▶ Given problem:
The lines to return are those from the one containing "stands on it" down to the one containing "before = set(bpy.data.objects)", inclusive; return them exactly and nothing else.

▶ Given material:

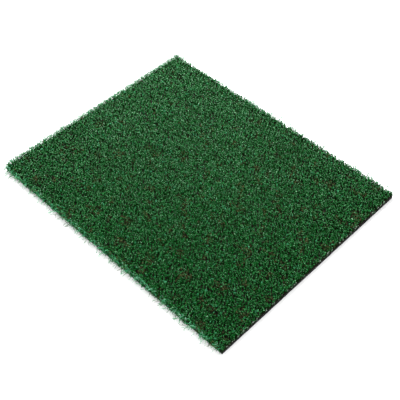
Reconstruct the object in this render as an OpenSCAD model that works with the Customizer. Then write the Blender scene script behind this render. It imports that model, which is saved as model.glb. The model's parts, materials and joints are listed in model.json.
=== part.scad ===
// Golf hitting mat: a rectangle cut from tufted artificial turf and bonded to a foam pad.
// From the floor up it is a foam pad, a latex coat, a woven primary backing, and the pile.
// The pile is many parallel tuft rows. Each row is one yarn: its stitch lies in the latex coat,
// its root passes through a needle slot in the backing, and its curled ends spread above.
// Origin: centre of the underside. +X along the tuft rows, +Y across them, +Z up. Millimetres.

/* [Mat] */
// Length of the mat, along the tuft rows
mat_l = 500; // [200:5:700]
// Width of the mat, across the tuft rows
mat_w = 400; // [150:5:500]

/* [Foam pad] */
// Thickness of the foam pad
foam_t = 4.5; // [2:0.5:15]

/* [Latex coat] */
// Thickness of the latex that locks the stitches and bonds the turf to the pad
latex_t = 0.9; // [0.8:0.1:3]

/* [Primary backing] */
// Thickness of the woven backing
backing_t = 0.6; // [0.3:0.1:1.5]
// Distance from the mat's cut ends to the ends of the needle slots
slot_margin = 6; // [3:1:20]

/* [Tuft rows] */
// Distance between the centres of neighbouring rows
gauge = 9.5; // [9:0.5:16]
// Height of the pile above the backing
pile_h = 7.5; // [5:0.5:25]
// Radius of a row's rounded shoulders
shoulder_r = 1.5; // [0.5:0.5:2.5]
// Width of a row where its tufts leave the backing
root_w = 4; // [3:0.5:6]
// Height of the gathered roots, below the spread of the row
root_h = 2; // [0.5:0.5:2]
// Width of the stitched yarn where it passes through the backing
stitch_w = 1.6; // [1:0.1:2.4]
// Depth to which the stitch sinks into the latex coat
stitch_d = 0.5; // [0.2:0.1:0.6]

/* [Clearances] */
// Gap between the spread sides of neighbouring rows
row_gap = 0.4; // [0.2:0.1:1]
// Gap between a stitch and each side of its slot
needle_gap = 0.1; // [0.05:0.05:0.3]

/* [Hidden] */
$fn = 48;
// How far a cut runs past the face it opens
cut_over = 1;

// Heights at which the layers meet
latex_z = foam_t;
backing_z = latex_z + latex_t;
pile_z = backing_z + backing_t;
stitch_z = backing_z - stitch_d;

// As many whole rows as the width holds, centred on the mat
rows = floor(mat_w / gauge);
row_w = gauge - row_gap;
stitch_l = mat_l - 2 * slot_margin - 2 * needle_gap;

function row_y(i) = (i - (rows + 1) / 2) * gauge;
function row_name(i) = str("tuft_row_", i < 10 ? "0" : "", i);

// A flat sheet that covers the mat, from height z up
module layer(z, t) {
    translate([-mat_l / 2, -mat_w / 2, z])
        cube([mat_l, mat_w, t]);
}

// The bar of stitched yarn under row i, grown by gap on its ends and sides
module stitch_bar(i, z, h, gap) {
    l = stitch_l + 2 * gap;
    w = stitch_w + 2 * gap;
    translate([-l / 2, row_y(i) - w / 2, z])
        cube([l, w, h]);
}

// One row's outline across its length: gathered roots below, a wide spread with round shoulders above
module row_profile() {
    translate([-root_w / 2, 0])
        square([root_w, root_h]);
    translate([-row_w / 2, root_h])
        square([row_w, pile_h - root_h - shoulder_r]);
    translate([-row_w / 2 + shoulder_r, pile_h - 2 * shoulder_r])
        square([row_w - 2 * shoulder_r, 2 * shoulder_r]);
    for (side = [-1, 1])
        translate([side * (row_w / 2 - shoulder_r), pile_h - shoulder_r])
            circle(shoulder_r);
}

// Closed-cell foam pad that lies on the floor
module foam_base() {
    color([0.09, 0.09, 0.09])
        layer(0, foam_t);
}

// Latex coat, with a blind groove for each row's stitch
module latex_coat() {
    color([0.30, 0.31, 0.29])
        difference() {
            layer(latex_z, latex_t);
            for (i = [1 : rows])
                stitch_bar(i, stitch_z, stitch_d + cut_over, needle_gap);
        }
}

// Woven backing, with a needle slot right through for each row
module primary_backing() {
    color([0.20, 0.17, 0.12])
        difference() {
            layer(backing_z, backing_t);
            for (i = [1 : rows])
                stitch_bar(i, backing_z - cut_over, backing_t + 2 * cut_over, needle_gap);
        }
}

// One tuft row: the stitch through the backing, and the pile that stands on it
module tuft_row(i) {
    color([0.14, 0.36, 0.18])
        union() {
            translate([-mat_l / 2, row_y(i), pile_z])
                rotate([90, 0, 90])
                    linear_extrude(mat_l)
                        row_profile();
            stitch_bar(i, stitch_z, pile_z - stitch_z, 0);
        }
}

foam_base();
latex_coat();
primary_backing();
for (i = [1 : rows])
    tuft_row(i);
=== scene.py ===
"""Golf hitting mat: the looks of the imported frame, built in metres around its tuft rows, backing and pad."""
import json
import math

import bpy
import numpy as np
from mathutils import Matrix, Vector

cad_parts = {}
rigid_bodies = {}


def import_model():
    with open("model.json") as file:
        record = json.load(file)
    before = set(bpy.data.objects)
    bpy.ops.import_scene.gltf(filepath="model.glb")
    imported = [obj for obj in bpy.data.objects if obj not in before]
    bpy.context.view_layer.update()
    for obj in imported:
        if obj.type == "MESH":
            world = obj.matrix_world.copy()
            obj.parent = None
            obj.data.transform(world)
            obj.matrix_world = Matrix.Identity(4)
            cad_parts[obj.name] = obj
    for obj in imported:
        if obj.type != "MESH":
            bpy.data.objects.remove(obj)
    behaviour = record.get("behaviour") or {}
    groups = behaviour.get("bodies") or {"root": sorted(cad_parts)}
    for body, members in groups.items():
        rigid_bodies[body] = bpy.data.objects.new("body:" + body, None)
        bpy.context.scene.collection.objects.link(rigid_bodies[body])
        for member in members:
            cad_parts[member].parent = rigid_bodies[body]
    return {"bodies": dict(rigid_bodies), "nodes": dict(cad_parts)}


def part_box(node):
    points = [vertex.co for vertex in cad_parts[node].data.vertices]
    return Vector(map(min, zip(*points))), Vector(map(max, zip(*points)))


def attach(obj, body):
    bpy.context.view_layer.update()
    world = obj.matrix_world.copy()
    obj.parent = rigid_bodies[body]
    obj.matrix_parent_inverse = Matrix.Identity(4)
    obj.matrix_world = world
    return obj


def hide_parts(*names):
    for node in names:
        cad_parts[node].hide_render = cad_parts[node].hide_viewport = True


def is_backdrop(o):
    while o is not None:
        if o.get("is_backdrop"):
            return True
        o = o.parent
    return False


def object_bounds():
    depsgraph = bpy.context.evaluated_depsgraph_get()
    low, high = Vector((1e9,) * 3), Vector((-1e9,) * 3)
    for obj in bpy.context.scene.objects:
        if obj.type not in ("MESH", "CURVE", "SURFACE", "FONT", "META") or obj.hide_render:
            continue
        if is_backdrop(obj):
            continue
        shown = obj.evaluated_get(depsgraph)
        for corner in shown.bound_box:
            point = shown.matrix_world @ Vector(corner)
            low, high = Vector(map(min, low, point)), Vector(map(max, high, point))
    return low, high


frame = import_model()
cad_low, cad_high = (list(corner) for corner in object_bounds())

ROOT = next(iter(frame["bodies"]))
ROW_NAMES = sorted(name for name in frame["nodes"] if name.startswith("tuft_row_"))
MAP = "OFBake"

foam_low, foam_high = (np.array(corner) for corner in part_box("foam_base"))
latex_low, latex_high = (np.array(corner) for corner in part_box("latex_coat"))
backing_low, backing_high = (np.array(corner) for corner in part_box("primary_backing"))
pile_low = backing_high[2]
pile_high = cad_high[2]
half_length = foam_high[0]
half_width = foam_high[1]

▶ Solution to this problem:
// One tuft row: the stitch through the backing, and the pile that stands on it
module tuft_row(i) {
    color([0.14, 0.36, 0.18])
        union() {
            translate([-mat_l / 2, row_y(i), pile_z])
                rotate([90, 0, 90])
                    linear_extrude(mat_l)
                        row_profile();
            stitch_bar(i, stitch_z, pile_z - stitch_z, 0);
        }
}

foam_base();
latex_coat();
primary_backing();
for (i = [1 : rows])
    tuft_row(i);
=== scene.py ===
"""Golf hitting mat: the looks of the imported frame, built in metres around its tuft rows, backing and pad."""
import json
import math

import bpy
import numpy as np
from mathutils import Matrix, Vector

cad_parts = {}
rigid_bodies = {}


def import_model():
    with open("model.json") as file:
        record = json.load(file)
    before = set(bpy.data.objects)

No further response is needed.